Greenwashing is misleading information by an organization to present an environmentally responsible image to the public. In other words, lying about sustainability practices or impact.
In years past, the consequence of corporate greenwashing was consumer backlash resulting in negative publicity. This bad publicity might embarrass leaders and pressure them to change practices.
With global emphasis on Environmental, Social, and Governance (ESG), things have changed. Greenwashing is now being treated as fraud.
The days of not being held accountable for corporate ESG claims are coming to a swift end.
There were two noteworthy examples last year.
On May 31st, 2022, Deutsche Bank’s headquarters and DWS were raided by German prosecutors and police over greenwashing allegations: misleading investors about “green” investments. DWS is an asset management unit which Deutsche holds a majority stake in. DWS manages €928 billion euros in assets.
Regulators in both Germany and the United States first began investigating DWS in 2021 after the company’s former chief sustainability officer claimed that DWS misleadingly classified €459 billion in assets as ESG integrated in the company’s 2020 annual report.

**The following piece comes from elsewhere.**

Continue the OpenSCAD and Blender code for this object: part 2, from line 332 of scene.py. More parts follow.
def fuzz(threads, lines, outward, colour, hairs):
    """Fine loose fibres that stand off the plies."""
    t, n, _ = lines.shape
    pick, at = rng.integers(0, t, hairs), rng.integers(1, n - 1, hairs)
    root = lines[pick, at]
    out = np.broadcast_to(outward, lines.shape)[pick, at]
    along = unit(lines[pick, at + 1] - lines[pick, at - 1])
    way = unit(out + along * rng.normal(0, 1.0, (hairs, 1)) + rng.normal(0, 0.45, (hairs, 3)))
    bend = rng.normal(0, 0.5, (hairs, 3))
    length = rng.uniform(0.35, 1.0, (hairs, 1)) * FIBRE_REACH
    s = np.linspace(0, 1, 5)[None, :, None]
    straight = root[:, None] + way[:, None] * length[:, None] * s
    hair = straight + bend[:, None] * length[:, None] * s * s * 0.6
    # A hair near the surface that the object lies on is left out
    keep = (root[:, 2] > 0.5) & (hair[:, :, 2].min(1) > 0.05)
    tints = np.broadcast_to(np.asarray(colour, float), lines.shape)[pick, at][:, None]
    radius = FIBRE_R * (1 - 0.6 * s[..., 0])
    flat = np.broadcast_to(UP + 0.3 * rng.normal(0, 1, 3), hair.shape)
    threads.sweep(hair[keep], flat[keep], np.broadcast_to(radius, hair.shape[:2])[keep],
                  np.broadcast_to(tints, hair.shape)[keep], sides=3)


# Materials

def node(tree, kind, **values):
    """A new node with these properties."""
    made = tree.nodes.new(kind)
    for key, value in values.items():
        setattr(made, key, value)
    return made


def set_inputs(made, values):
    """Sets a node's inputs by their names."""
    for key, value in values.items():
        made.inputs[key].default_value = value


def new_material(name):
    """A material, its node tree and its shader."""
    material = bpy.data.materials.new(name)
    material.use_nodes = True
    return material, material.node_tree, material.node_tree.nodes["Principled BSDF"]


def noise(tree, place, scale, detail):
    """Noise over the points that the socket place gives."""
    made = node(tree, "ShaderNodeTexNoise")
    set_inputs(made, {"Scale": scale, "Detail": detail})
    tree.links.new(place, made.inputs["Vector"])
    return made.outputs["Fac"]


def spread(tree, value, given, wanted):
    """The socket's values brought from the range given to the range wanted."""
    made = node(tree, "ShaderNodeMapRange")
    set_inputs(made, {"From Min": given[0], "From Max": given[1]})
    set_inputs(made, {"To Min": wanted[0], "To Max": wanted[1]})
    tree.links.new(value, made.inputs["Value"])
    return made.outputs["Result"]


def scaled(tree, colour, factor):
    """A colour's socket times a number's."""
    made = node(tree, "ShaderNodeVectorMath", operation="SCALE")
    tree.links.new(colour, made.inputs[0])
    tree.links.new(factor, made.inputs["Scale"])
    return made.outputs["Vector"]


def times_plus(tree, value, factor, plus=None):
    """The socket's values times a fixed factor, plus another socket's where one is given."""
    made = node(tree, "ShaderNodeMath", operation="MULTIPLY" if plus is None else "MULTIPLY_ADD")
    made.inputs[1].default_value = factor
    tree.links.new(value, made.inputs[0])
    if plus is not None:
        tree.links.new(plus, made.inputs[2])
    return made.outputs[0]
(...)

The Frankfurt public prosecutors’ office stated “sufficient factual evidence has emerged that, contrary to the statements made in the sales prospectuses of DWS funds, ESG factors were not taken into account at all in a large number of investments.” They also stated that the raid was part of an investigation into potential prospectus fraud.

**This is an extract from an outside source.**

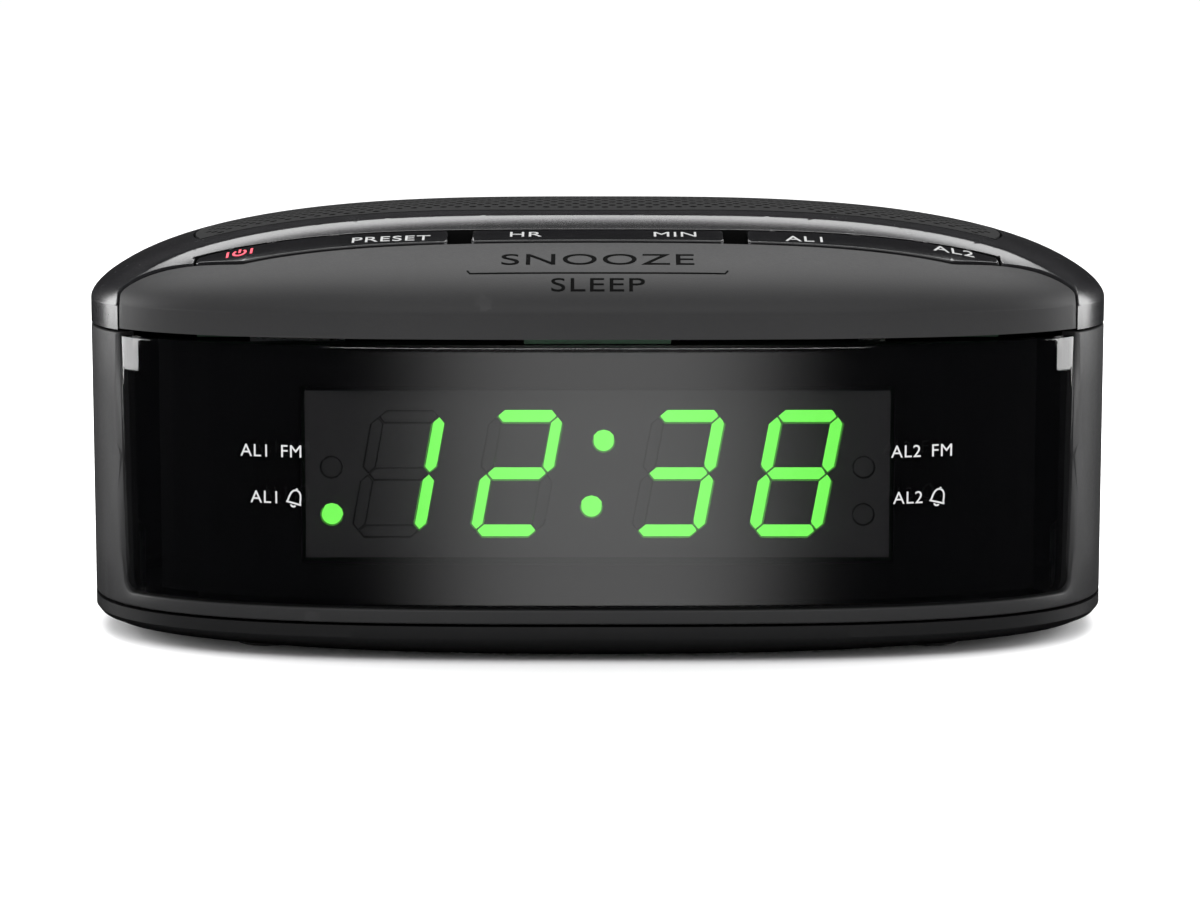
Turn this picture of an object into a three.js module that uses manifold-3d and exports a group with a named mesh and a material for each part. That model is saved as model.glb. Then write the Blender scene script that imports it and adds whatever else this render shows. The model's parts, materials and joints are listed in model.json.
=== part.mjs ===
// Compact clock radio: a curved cabinet on a tray base, a gloss front lens over a four-digit LED
// display, a domed top with a snooze bar, three rocker keys and a speaker grille, and the works
// inside. Millimetres, +Z up, front towards -Y, origin on the floor under the middle of the case.
import * as THREE from 'three';
import { mergeVertices } from 'three/addons/utils/BufferGeometryUtils.js';
import Module from 'manifold-3d';

const wasm = await Module();
wasm.setup();

// ---- driving dimensions ----
const BODY_WIDTH = 132;
const FRONT_DEPTH = 39;        // from the widest line to the front
const REAR_DEPTH = 29;         // from the widest line to the back
const WIDEST_Y = 5;
const FRONT_Y = WIDEST_Y - FRONT_DEPTH;
const PLAN_POWER = 3.07;       // squareness of the plan outline
const FOOT_PROUD = 0.8;        // feet lift the base this far off the floor
const BASE_SEAM_Z = 5;         // base cover meets the housing
const TOP_SEAM_Z = 40;         // top bezel meets the housing
const SHOULDER_Z = TOP_SEAM_Z + 3.1;   // where the upright wall turns into the dome
const CROWN = 11.8;            // dome height above the shoulder
const CROWN_POWER = 0.6;
const WALL = 2;
const GAP = 0.3;               // clearance between fitted pieces
const BASE_FLOOR = 2.6;
const BASE_TUCK = 3;           // how far the base outline draws in at the bottom
const BASE_POWER = 2.35;       // squareness of its bottom outline in front, rounder than the plan

const LENS_MARGIN = 6;         // housing left beside the lens
const LENS_HALF = BODY_WIDTH / 2 - LENS_MARGIN;   // lens and snooze bar reach this far out
const LENS_LOW_Z = BASE_SEAM_Z + 2.1;
const LENS_HIGH_Z = TOP_SEAM_Z - 0.7;
const SNOOZE_LIP_Z = TOP_SEAM_Z + 0.2;   // lower edge of the snooze bar's front lip
const SNOOZE_WALL = 1.8;
const SNOOZE_CORNER_X = LENS_HALF - 16;   // beyond this the rear edge sweeps back to the wall
const SNOOZE_REAR_SAG = 1.49;  // how far the rear edge's arc comes forward at those corners
const SNOOZE_REAR_RADIUS = SNOOZE_CORNER_X ** 2 / (2 * SNOOZE_REAR_SAG);
const SNOOZE_TIP = 1.36;        // depth left at the snooze bar's two ends
const SNOOZE_TIP_Y = WIDEST_Y - planY(LENS_HALF, 0, FRONT_DEPTH) + SNOOZE_TIP;
const SNOOZE_REAR_Y = SNOOZE_TIP_Y - 3.1;   // rear edge of the snooze bar on the centre line
const ROW_GAP = 0.6;           // dark line between snooze bar and keys

const KEY_NOTCH = 3.1;
const KEYS_HALF = LENS_HALF - 9.8;   // the row of three keys reaches this far out
const KEY_LENGTH = (2 * KEYS_HALF - 2 * KEY_NOTCH) / 3;
const KEY_REAR_Y = SNOOZE_TIP_Y + 1.2;
const KEY_REAR_SAG = 1.4;      // from the middle of the row to its ends
const KEY_REAR_RADIUS = KEYS_HALF ** 2 / (2 * KEY_REAR_SAG);
const KEY_WALL = 2;
const KEY_SIDE_GAP = 0.35;
const KEY_POST_OFFSET = 9;    // from a key's middle to each of its two posts
const TRAY_DROP = 3.2;         // key tray lies this far under the dome
const TRAY_WALL = 1.3;

const GRILLE_FRONT_Y = SNOOZE_TIP_Y + 11.4;
const GRILLE_SHARE = 0.8;      // grille reaches this share of the plan outline
const GRILLE_FRONT_SAG = 3.1;
const GRILLE_FRONT_RADIUS = (GRILLE_SHARE * BODY_WIDTH / 2) ** 2 / (2 * GRILLE_FRONT_SAG);
const GRILLE_WALL = 1.6;
const GRILLE_PITCH = 5.6;
const GRILLE_HOLE = 1.5;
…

The day after the raid, DWS CEO Asoka Wöhrmann announced he would step down.
FIFA was also accused of greenwashing the 2022 World Cup, after claims that the tournament hosted by Qatar would be carbon neutral.
A report by Carbon Market Watch estimates the true emissions for the six new stadiums were being underestimated by a factor of eight. Environmental groups in multiple countries filed complaints which led to investigations into false advertising in Switzerland where FIFA is based.
What does this increased scrutiny on ESG claims mean?
If you mislead the public you will be found out, and the consequences of doing so are growing more severe than just bad PR. As a company reporting on ESG, it’s imperative to establish measures, controls, and processes that ensure transparent and honest reporting.